A glória de King George nos relvados valeu-lhe, para além do sucesso desportivo, um carteira bem recheada, pelo que mesmo o regresso à paupérrima Monróvia, finda a carreira desportiva aos 37 anos, não o fez abdicar dos luxos com que vivia na Europa e nos Emirados – onde passou os últimos dois anos a viver num palácio do emir, comum salário bruto de 4,5 milhões de euros. Na capital da Libéria, onde refugiados de guerra erravam pelas ruas esburacadas e prédios destruídos, Weah mandou erguer uma enorme mansão para viver, com campos de futebol e basquetebol, piscina e espaço para abrigar a sua coleção de carros de luxo.
Do fracasso ao sonho
Este distanciamento da realidade social do país foi, aliás, uma das principais armas utilizadas pelos seus opositores quando, em 2005, decidiu candidatar-se às presidenciais pela primeira vez. Incapaz de superar as críticas, sem experiência política e uma vez não sendo nem um orador de excelência, nem uma personalidade carismática o suficiente para conseguir convencer os eleitores que era mais do que um popular ex-jogador de futebol, Weah foi facilmente manietado pela oposição e, em alguns momentos, ridicularizado. Perdeu a contenda eleitoral para Ellen Johnson-Sirleaf – a primeira mulher a ser eleita chefe de Estado de um estado africano – e decidiu retirar-se para os EUA para investir na sua formação.

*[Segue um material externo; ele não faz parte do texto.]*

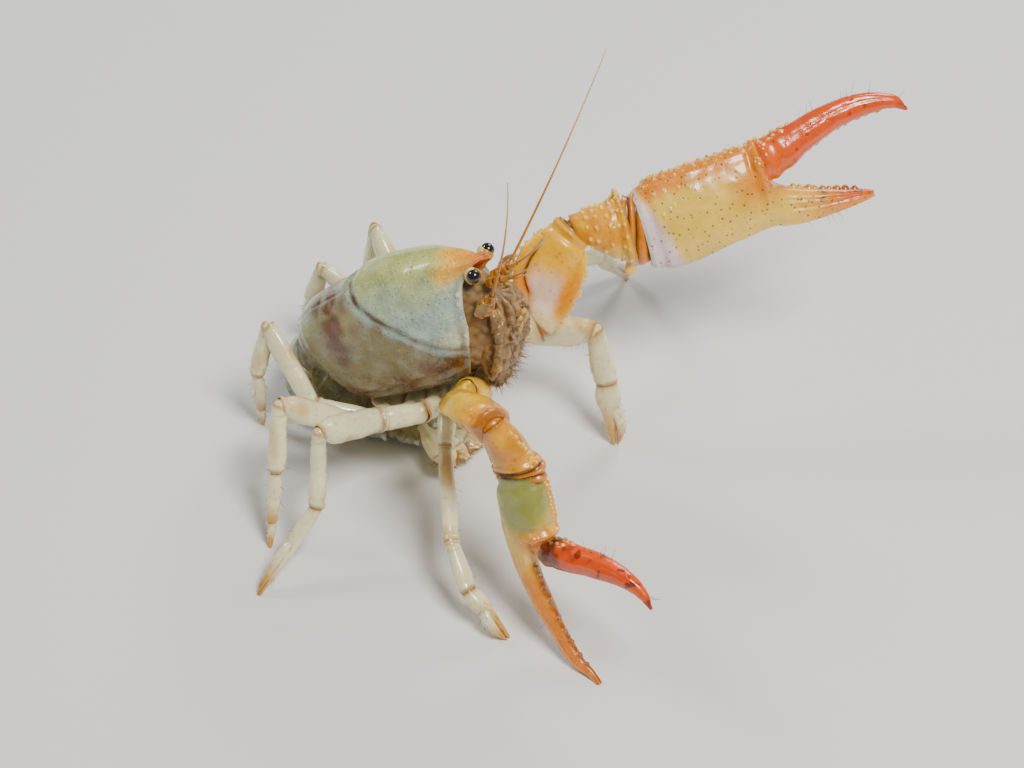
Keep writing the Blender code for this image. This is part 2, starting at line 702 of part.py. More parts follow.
def palm_rows(side, wrist, axis, up, thick):
    """Tubercles along the upper and lower edges of a hand, and teeth along its fixed finger."""
    size = ARM_SCALE[side]
    length = HAND_STATIONS[side][5 if side == LEFT else 4][0]
    rows = []
    for turn, count in ((0.0, 10), (22.0, 8), (-22.0, 8)):
        outward = up * math.cos(math.radians(turn)) + thick * math.sin(math.radians(turn))
        rows.append((wrist + axis * 0.9, wrist + axis * (length - 0.5), count, outward, 0.42 * size, 0.42 * size))
    rows.append((wrist + axis * 1.5, wrist + axis * (length - 1.0), 8, -up, 0.34 * size, 0.25 * size))
    finger = HAND_STATIONS[side][7:-1]
    first = wrist + axis * finger[0][0] + up * finger[0][1]
    last = wrist + axis * finger[-1][0] + up * finger[-1][1]
    rows.append((first, last, 6, up, 0.42 * size, 0.5 * size))
    return rows


def dactyl_rows(side, route, thick):
    """Teeth on the inner edge of the movable finger, and tubercles at its base."""
    size = ARM_SCALE[side]
    along = (route[-2] - route[1]).normalized()
    outer = along.cross(thick)
    if outer.dot(direction(*HAND_UP[side])) < 0.0:
        outer = -outer
    if side == RIGHT:
        outer = -direction(*HAND_AXIS[side])
    return [
        (route[2], route[-3], 5, -outer, 0.4 * size, 0.45 * size),
        (route[1], route[3], 4, outer, 0.36 * size, 0.36 * size),
    ]


def build_claw(side, parts):
    joints = arm_joints(side)
    size = ARM_SCALE[side]
    label = SIDE_NAMES[side]
    bulge = MERUS_BULGE[side]
    wide = MERUS_WIDTH[side] * size
    flat = direction(*ARM_FLAT_SIDE[side])
    wrist, axis, up, thick = hand_frame(side, joints[4])
    planes = [BODY_LEFT * side] + [mitre(joints, index) for index in range(1, 4)]
    half = GAP / 2
    root = stretch_rings(joints[0], joints[1], planes[0], planes[1],
                         ((0.0, 1.2, 1.3), (1.0, 1.2, 1.35)), flat, 12, (0, 0))
    root += stretch_rings(joints[1], joints[2], None, planes[2],
                          ((0.5, 1.15, 1.4), (1.0, 1.2 * size, 1.5 * size)), flat, 12, (0, half))
    make_object(f"claw_{label}_ischium", loft(root), "claw", parts)
    merus = stretch_rings(joints[2], joints[3], planes[2], planes[3],
                          ((0.0, 1.2 * size, 1.5 * size), (0.22, 1.7 * size, 2.7 * wide, 0.5 * bulge),
                           (0.45, 1.9 * size, 3.5 * wide, bulge), (0.68, 1.9 * size, 3.3 * wide, 0.8 * bulge),
                           (1.0, 1.4 * size, 1.5 * size)),
                          flat, CLAW_SIDES, (half, half))
    node = make_object(f"claw_{label}_merus", loft(merus), "claw", parts)
    studded(node, merus_rows(joints, flat, size), 11 + side)
    carpus = stretch_rings(joints[3], joints[4], planes[3], None,
                           ((0.0, 1.4 * size, 1.4 * size), (0.45, 2.1 * size, 2.4 * size),
                            (0.75, 2.3 * size, 3.5 * size)),
                           thick, CLAW_SIDES, (half, 0))
    carpus.append(ring(wrist - axis * 0.1, thick, -up, 1.9 * size, 3.8 * size, CLAW_SIDES))
    node = make_object(f"claw_{label}_carpus", loft(carpus), "claw", parts)
    studded(node, carpus_rows(joints, up, thick, size), 21 + side)
    palm = []
    before = None
    for step, (along, centre, high, depth) in enumerate(HAND_STATIONS[side]):
        place = wrist + axis * along + up * centre
        lean = 0.0
        if step > FIXED_FINGER_FROM[side]:
            lean = (place - before).angle(axis) * math.copysign(1.0, (place - before).dot(up))
        palm.append(ring(place, thick, Matrix.Rotation(lean, 3, thick) @ up, depth, high, CLAW_SIDES, 2.3))
        before = place
    if side == RIGHT:
        palm.append(ring(RIGHT_CLAW_REST, thick, up, FOOT_FLAT, FOOT_FLAT, CLAW_SIDES))
        palm[-1] = onto_plane(palm[-1], axis, RIGHT_CLAW_REST, Vector((0.0, 0.0, 1.0)))
    node = make_object(f"claw_{label}_palm", loft(palm), "palm", parts)
    studded(node, palm_rows(side, wrist, axis, up, thick), 31 + side)
    route = [wrist + axis * along + up * centre for along, centre, _, _ in FINGER_STATIONS[side]]
    sections = [(depth, high) for _, _, high, depth in FINGER_STATIONS[side]]
    node = tube(f"claw_{label}_dactyl", route, thick, sections, "finger", parts, 12)
    studded(node, dactyl_rows(side, route, thick), 41 + side)


# Abdomen, curled down and forward beneath the thorax
CURL_START = 180.0 + BODY_PITCH
CURL_END = 360.0
ABDOMEN_START = (-0.3, 1.0)
ABDOMEN_HALF_WIDTH = ((0.0, 3.3), (6.0, 3.9), (12.0, 3.8), (20.0, 3.1))
ABDOMEN_HALF_HEIGHT = ((0.0, 2.2), (6.0, 2.3), (12.0, 2.0), (20.0, 1.45))
ABDOMEN_FLOOR_CLEARANCE = 0.1


def abdomen_axis():
    """Point and direction of the abdomen's middle line at each distance along it."""
    start = on_body(ABDOMEN_START[0], 0.0, ABDOMEN_START[1])
    lying = smooth(ABDOMEN_HALF_HEIGHT, 13.0) + ABDOMEN_FLOOR_CLEARANCE
    turn = math.radians(CURL_END - CURL_START)
    drop_per_radius = 1.0 - math.cos(math.radians(CURL_START))
    radius = (start.z - lying) / drop_per_radius
    curl = radius * turn

    def at(distance):
        angle = math.radians(CURL_START) + min(distance, curl) / radius
        centre = start + radius * Vector((
            math.sin(angle) - math.sin(math.radians(CURL_START)), 0.0,
            math.cos(math.radians(CURL_START)) - math.cos(angle),
        ))
        along = Vector((math.cos(angle), 0.0, math.sin(angle)))
        if distance > curl:
            centre = centre + along * (distance - curl)
        return centre, along

    return at


def settle(points):
    """Keep points from sinking below the floor."""
    return [Vector((point.x, point.y, max(point.z, 0.0))) for point in points]


def build_abdomen(parts):
    at = abdomen_axis()
    begin = 0.0
    for number, length in enumerate(ABDOMEN_LENGTHS, 1):
        rings = []
        for distance in spread(begin + GAP / 2, begin + length - GAP / 2, 5):
            share = (distance - begin) / length
            swell = 0.93 + 0.09 * math.sin(math.pi * min(share * 1.25, 1.0) * 0.5)
            centre, along = at(distance)
            outward = along.cross(BODY_LEFT)
            rings.append(settle(ring(
                centre, BODY_LEFT, outward, smooth(ABDOMEN_HALF_WIDTH, distance) * swell,
                smooth(ABDOMEN_HALF_HEIGHT, distance) * swell, 16, 2.2,
                smooth(ABDOMEN_HALF_HEIGHT, distance) * 0.85,
            )))
        make_object(f"abdomen_{number}", loft(rings), "abdomen", parts)
        begin += length
    build_tail_fan(begin, at, parts)


TAIL_BLADES = (
    ("uropod_inner", 1.2, 18.0, 5.2, 1.35, 1.15),
    ("uropod_outer", 1.9, 38.0, 5.4, 1.45, 2.3),
)


def blade(name, root, heading, length, half_width, lift, parts):
    """A flat rounded tail blade that lies on the floor, or on the blade below it."""
    along = direction(heading, 0.0)
    across = along.cross(Vector((0.0, 0.0, 1.0)))
    rings = []
    for share, wide, thick in ((0.0, 0.45, 0.4), (0.25, 0.8, 0.42), (0.6, 1.0, 0.4), (0.85, 0.8, 0.34), (1.0, 0.35, 0.27)):
        centre = root + along * (length * share) + Vector((0.0, 0.0, lift + thick))
        rings.append(ring(centre, across, Vector((0.0, 0.0, 1.0)), half_width * wide, thick, 12, 2.4))
    make_object(name, loft(rings), "abdomen", parts)


def build_tail_fan(begin, at, parts):
    end, _ = at(begin + GAP)
    root = Vector((end.x, end.y, 0.0))
    blade("telson", root, 0.0, TELSON_LENGTH, 1.55, 0.0, parts)
    for side in (LEFT, RIGHT):
        for label, aside, heading, length, half_width, lift in TAIL_BLADES:
            place = root + Vector((0.0, aside * side, 0.0))
            blade(f"{label}_{SIDE_NAMES[side]}", place, heading * side, length, half_width, lift, parts)


def clear_scene():
    for item in list(bpy.data.objects):
        bpy.data.objects.remove(item, do_unlink=True)


def main():
    clear_scene()
    parts = bpy.data.collections.new("tubercle_burrowing_crayfish")
    cutters = bpy.data.collections.new("cutters")
    bpy.context.scene.collection.children.link(parts)
    bpy.context.scene.collection.children.link(cutters)
    build_carapace(parts, cutters)
    build_eyes(parts)
    build_sternum(parts)
    build_mouth(parts)
    build_mouth_limbs(parts)
    build_feelers(parts)
    for side in (LEFT, RIGHT):
        build_claw(side, parts)
        for pair in (2, 3, 4, 5):
            build_leg(side, pair, parts)
    build_abdomen(parts)


main()
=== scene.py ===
"""Dressed model of a tubercle burrowing crayfish, reared up with both claws open.

Lengths are in millimetres and angles in degrees until a mesh is made, where MM turns them into
metres. +X is the animal's heading, +Y its left side, +Z is up, and the floor is Z = 0.
"""
import math
import random

import bmesh
import bpy
import numpy as np
from bpy.props import FloatProperty, FloatVectorProperty, IntProperty, PointerProperty
from mathutils import Matrix, Vector, noise


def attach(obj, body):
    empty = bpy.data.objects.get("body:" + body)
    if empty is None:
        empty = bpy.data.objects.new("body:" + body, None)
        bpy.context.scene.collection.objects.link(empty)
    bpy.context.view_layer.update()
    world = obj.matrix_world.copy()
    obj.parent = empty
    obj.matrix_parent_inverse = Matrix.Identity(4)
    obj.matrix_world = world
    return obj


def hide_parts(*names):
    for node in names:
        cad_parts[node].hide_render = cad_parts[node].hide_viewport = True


bl_info = {
    "name": "Tubercle burrowing crayfish",
    "version": (1, 0, 0),
    "blender": (4, 5, 0),
    "location": "View3D > Sidebar > Crayfish",
    "description": "Builds the shell, limbs, finishes and studio of a life-size burrowing crayfish",
    "category": "Add Mesh",
}

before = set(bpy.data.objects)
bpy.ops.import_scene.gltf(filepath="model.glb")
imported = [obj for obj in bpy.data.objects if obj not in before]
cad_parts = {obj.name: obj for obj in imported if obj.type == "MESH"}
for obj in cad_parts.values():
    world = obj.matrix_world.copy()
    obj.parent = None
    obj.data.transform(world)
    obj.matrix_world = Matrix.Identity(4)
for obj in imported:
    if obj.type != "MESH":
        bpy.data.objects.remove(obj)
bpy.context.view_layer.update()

MM = 0.001
CURVE_SAMPLES = 600
NOISE_GAIN = 1.6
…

A temporada em solo americano pouco o ajudou a suplantar a postura envergonhada, o discurso enfadonho e o ar de quem parece não querer muito estar ali, que ainda hoje passa para o público na hora de dar entrevistas ou de falar em comícios partidários, mas deu-lhe o conhecimento e o know-how em matéria económica e uma redobrada vontade de voltar à luta política. Para além disso ajudou-o a cimentar-se como ativista em matéria de direitos humanos e educação, e a reforçar o papel proativo dos projetos já existentes aos quais se associou, como a George Weah Foundation, o Juniors Professional ou própria UNICEF. «Quero ser recordado pelas pessoas não como o George Weah que tem 2 ou 3 milhões de dólares na conta bancária ou que conduz os melhores carros. Quero, sim, ser lembrado como o George Weah que ajudou os jovens a ter uma melhor educação», disse um dia o ex-futebolista, citado pela Rede Angola.
Com um curso de Gestão pela Universidade de Illinois no bolso, Weah apresentou-se de novo nas urnas, desta vez como candidato a vice-presidente nas eleições de 2011. Os homens do CDC voltaram a ser derrotados por Sirleaf, mas o novo falhanço eleitoral viria a ser ‘suavizado’, com uma estrondosa vitória em 2014, com 78% dos votos, na corrida ao cargo de senador do condado de Montserrado, contra o próprio filho da presidente da Libéria.
O crescimento político de George Weah e a saída de cena de Ellen Johnson Sirleaf, ao fim de dois mandatos, criaram agora condições para nova candidatura à presidência que, com os resultados da primeira ronda, pode estar mais perto do que nunca. O antigo Bola de Ouro apresentou-se às urnas com a promessa de combater a pobreza e de recuperar a autoestima de um país que, para além da terrível guerra civil que viveu, foi recentemente palco de nova matança causada pela propagação descontrolada do vírus Ébola.
Weah fala ao ouvido da população como o rapaz do bairro de lata que venceu na vida pelo seu esforço e dedicação ao trabalho, e como o candidato antissistema, representante dos liberianos autóctones. Esse estatuto distingue-o dos descendentes dos escravos libertados dos campos de algodão do sul dos EUA que procuraram, a partir de 1847, fazer da Libéria uma terra de liberdade, mas que, mesmo sendo uma minoria, monopolizam os principais cargos políticos e empresariais de topo do país desde essa altura.
No dia 7 de novembro concorrerá com o candidato do establishment liberiano, Joseph Boakai, o último obstáculo antes da sonhada presidência. Resta saber se a vantagem obtida, na primeira volta, sobre aquele a quem chamam de ‘Ensonado Joe’ – alcunha adquirida pelo aproveitamento habitual de cerimónias políticas e cívicas para ‘passar pelas brasas’- será suficiente para George Weah marcar o mais decisivo e saboroso golo da sua carreira política.